Já quanto à segunda parte do dispositivo, que trata de "ou outro motivo relacionado a divergência de opinião", tem-se um pouco mais de dificuldade em sua legitimação. Com efeito, ele não é taxativo em quais motivos seriam aptos a qualificar o homicídio. Uma simples divergência que acalore os ânimos, redundando no homicídio, ou uma opinião da vítima que seja atentatória aos valores democráticos e constitucionais também se enquadrariam nesse dispositivo, mesmo quando não seja o caso de violação do dever liberal de reconhecimento ou, na verdade, esse motivo relacionado a divergência de opinião sempre caracterizaria a violação a esse dever? Fato é que, nessa hipótese da segunda parte do dispositivo, parece-nos haver maior dificuldade de legitimação.

Por fim, mesmo que se entenda ser de todo legítimo o dispositivo, não há razões pragmáticas para a sua aprovação, por ora. Seguindo o entendimento majoritário, tais situações já seriam abarcadas pelo motivo fútil, de modo que, de lege lata e seguindo a posição dominante, tal Projeto de Lei não parece trazer muita utilidade prática.


[4] É nesse sentido que Lucas Montenegro defende uma reformulação da tese da exterioridade. MONTENEGRO, Lucas. Por que se qualifica o homicídio?: Um estudo sobre a relevância da motivação em Direito Penal, por ocasião da Lei do Feminicídio (Lei 13.104, de 2015) São Paulo: Marcial Pons, 2017, p. 126.
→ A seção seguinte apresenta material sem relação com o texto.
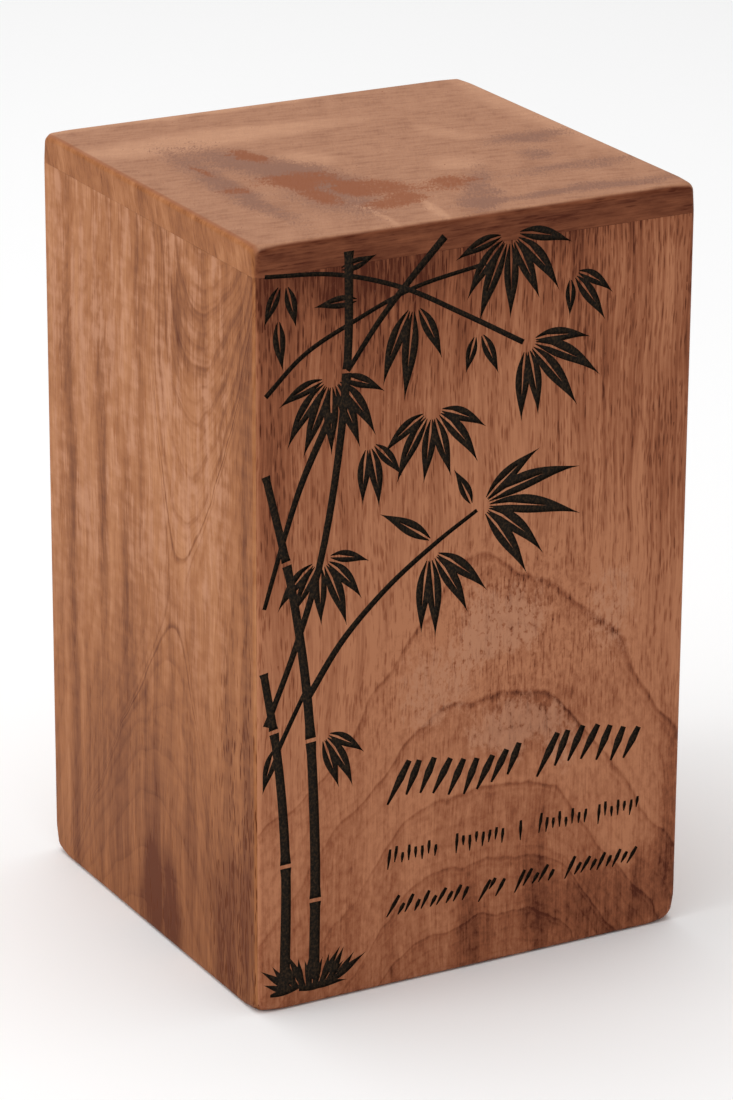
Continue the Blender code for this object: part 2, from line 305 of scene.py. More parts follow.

[5] MONTENEGRO, 2017, p. 126.

[6] MONTENEGRO, 2017, p. 145.

[7] GRECO, Luís. Ehrenmorde im deutschen Strafrecht. Zeitschrift für Internationale Strafrechtsdogmatik (ZIS), 7-8/2014, 9, Jahrgang, p. 318-319.

[8] MONTENEGRO, 2017, p. 134.

[9] MONTENEGRO, 2017, p. 151.

[10] Não se desconhece que ainda há muito a se investigar sobre quais características individuais possuem importância para ser tomadas como motivação para cometer um homicídio, de modo a qualificá-lo, conforme afirma MONTENEGRO, 2017, p. 152.